» Given exercise: Every line in the listing below from the one with "---- The bed" through the one with "for node in" is to be reproduced exactly, both ends included; leave out the rest.

» Dataset excerpt:
>> start
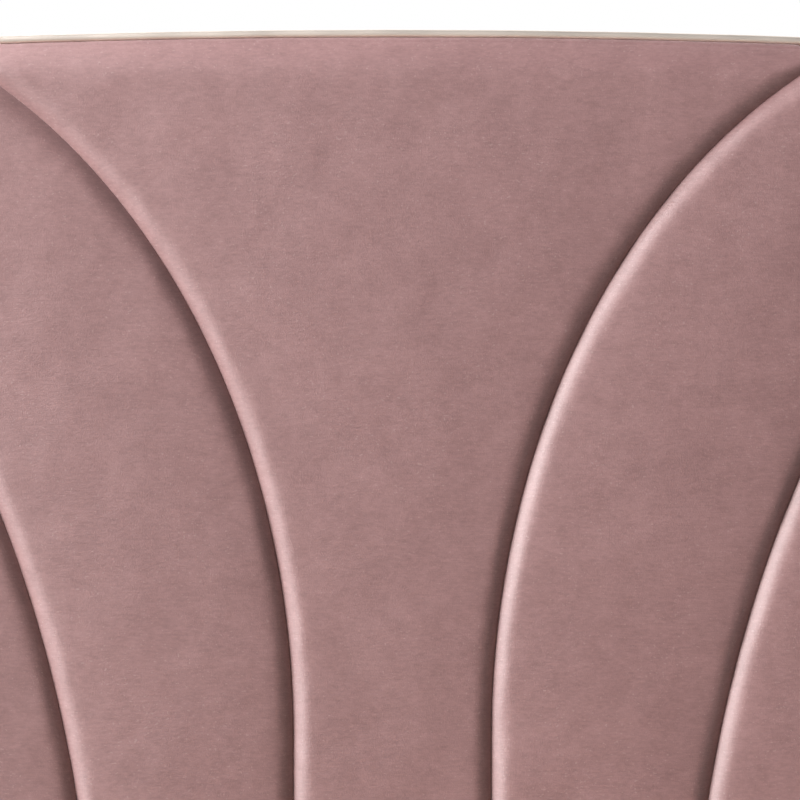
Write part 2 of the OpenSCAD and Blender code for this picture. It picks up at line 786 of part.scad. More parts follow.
module wood_screws() {
    color("silver") {
        for (i = [1 : slat_count]) at_slat_screws(i) wood_screw(slat_screw_l);
        at_ledge_screws() wood_screw(ledge_screw_l);
        at_hanger_screws() wood_screw(hanger_screw_l);
        at_leg_screws() wood_screw(leg_screw_l, 0, 1.5 * screw_r);
        at_plate_screws() wood_screw(plate_screw_l);
    }
}

// ---- The bed --------------------------------------------------------------------------------

for (name = ["left", "right"]) {
    headboard_post(name);
    trim_side(name);
    side_rail(name);
    side_rail_cover(name);
    slat_ledge(name);
    corner_leg(head_leg_pos, name);
    corner_leg(foot_leg_pos, name);
    for (i = [1 : pads_per_side])
        channel_pad(i, name);
}
for (i = [0, 1]) {
    end = ["head", "foot"][i];
    centre_leg(i);
    leveller_pad(i);
    leveller_stud(i);
}
for (i = [1 : slat_count])
    slat(i);
headboard_top_rail();
headboard_middle_rail();
headboard_bottom_rail();
headboard_stile();
headboard_face_board();
headboard_back_panel();
headboard_lower_panel();
channel_boards();
channel_pad(0);  // channel_pad_centre
trim_top();
foot_rail();
foot_rail_cover();
centre_rail();
centre_rail_hangers();
leg_glides();
leg_plates();
corner_brackets();
bracket_bolts();
t_nuts();
wood_screws();
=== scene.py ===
# %% [markdown]
# # A velvet bed with a fanned headboard
# The real object is a queen-size bed. Its tall headboard is made of nine separately padded channels that
# open like a fan, under a thin champagne metal trim. The timber, metal and screws arrive as finished CAD
# nodes. This script upholsters them: it makes every soft piece again as foam under velvet, and gives each
# CAD node a material. Everything is in metres, +X to the right, +Y towards the headboard and +Z up.

import math

import bmesh
import bpy
import numpy as np
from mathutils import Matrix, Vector, noise
from mathutils.bvhtree import BVHTree
from mathutils.geometry import delaunay_2d_cdt


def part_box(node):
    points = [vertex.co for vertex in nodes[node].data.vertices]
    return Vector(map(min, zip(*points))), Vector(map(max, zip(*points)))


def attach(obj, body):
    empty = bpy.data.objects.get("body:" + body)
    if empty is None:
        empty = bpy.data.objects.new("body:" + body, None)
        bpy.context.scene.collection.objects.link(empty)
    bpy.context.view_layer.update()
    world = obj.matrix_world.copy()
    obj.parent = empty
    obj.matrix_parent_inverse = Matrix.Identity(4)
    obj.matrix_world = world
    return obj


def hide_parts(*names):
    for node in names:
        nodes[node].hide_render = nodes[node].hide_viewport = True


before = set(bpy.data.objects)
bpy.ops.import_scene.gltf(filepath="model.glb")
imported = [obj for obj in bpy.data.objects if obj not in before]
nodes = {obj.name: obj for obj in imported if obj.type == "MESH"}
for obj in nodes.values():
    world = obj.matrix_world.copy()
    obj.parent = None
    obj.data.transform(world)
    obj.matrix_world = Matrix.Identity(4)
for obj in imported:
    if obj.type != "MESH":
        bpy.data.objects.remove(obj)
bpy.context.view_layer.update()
scene = bpy.context.scene

# %% [markdown]
# ## Where things are
# Every place is read from the CAD boxes, so the pieces follow the model if a size is changed. The faces of
# the pads look towards -Y, and the crown is the highest point of the trim.

# %% Places read from the frame
face_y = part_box("channel_pad_centre")[0].y
board_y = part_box("channel_boards")[0].y
crown_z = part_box("trim_top")[1].z
print("pad face at y", round(face_y, 4), "crown at z", round(crown_z, 4))

# %% [markdown]
# ## Camera
# The bed is seen straight on, as a close-up of the top of the headboard. A long lens far away keeps the
# channels free of perspective. The view is 774 mm wide at the face of the pads.

# %% Camera
VIEW_WIDTH = 0.7744
CAMERA_DISTANCE = 3.6
VIEW_CENTRE_X = 0.0074
VIEW_CENTRE_DROP = 0.3604      # the view's middle lies this far below the crown
FARTHEST_SEEN = 100

camera_data = bpy.data.cameras.new("camera")
camera_data.lens = camera_data.sensor_width * CAMERA_DISTANCE / VIEW_WIDTH
camera_data.clip_end = FARTHEST_SEEN
camera = bpy.data.objects.new("camera", camera_data)
scene.collection.objects.link(camera)
camera.location = (VIEW_CENTRE_X, face_y - CAMERA_DISTANCE, crown_z - VIEW_CENTRE_DROP)
camera.rotation_euler = (math.radians(90), 0, 0)
scene.camera = camera
print("lens", round(camera_data.lens, 1), "mm")

# %% [markdown]
# ## Light and floor
# A soft light to the left of the headboard, nearly level with it, grazes the pads: it brightens each rolled
# edge that faces it and leaves the other side of each valley dark. The lights that stand behind the
# headboard reach everything but the pads. A plain white world stands round it all. The Light Path node lets
# it look white and shine in the metal, and yet fill the shadows only a little.

# %% World, lights and floor
scene.view_settings.view_transform = "Standard"

world = bpy.data.worlds.new("studio")
scene.world = world
world.use_nodes = True
SKY = {"seen": 1.0, "mirrored": 0.2, "fill": 0.024}
KEY_ANGLE = math.radians(60)   # between the key light and the straight view of the pads
KEY_HEIGHT = math.radians(14)
KEY_DISTANCE = 25.0
KEY_SIZE = 9.0
KEY_POWER = 10500
KEY_COLOUR = (1, 0.985, 0.98)
FLOOR_SIZE = 26
FLOOR_GLOW = 0.30              # keeps the far floor pale to the eye; it lights nothing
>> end
» Response to this task:
// ---- The bed --------------------------------------------------------------------------------

for (name = ["left", "right"]) {
    headboard_post(name);
    trim_side(name);
    side_rail(name);
    side_rail_cover(name);
    slat_ledge(name);
    corner_leg(head_leg_pos, name);
    corner_leg(foot_leg_pos, name);
    for (i = [1 : pads_per_side])
        channel_pad(i, name);
}
for (i = [0, 1]) {
    end = ["head", "foot"][i];
    centre_leg(i);
    leveller_pad(i);
    leveller_stud(i);
}
for (i = [1 : slat_count])
    slat(i);
headboard_top_rail();
headboard_middle_rail();
headboard_bottom_rail();
headboard_stile();
headboard_face_board();
headboard_back_panel();
headboard_lower_panel();
channel_boards();
channel_pad(0);  // channel_pad_centre
trim_top();
foot_rail();
foot_rail_cover();
centre_rail();
centre_rail_hangers();
leg_glides();
leg_plates();
corner_brackets();
bracket_bolts();
t_nuts();
wood_screws();
=== scene.py ===
# %% [markdown]
# # A velvet bed with a fanned headboard
# The real object is a queen-size bed. Its tall headboard is made of nine separately padded channels that
# open like a fan, under a thin champagne metal trim. The timber, metal and screws arrive as finished CAD
# nodes. This script upholsters them: it makes every soft piece again as foam under velvet, and gives each
# CAD node a material. Everything is in metres, +X to the right, +Y towards the headboard and +Z up.

import math

import bmesh
import bpy
import numpy as np
from mathutils import Matrix, Vector, noise
from mathutils.bvhtree import BVHTree
from mathutils.geometry import delaunay_2d_cdt


def part_box(node):
    points = [vertex.co for vertex in nodes[node].data.vertices]
    return Vector(map(min, zip(*points))), Vector(map(max, zip(*points)))


def attach(obj, body):
    empty = bpy.data.objects.get("body:" + body)
    if empty is None:
        empty = bpy.data.objects.new("body:" + body, None)
        bpy.context.scene.collection.objects.link(empty)
    bpy.context.view_layer.update()
    world = obj.matrix_world.copy()
    obj.parent = empty
    obj.matrix_parent_inverse = Matrix.Identity(4)
    obj.matrix_world = world
    return obj


def hide_parts(*names):
    for node in names:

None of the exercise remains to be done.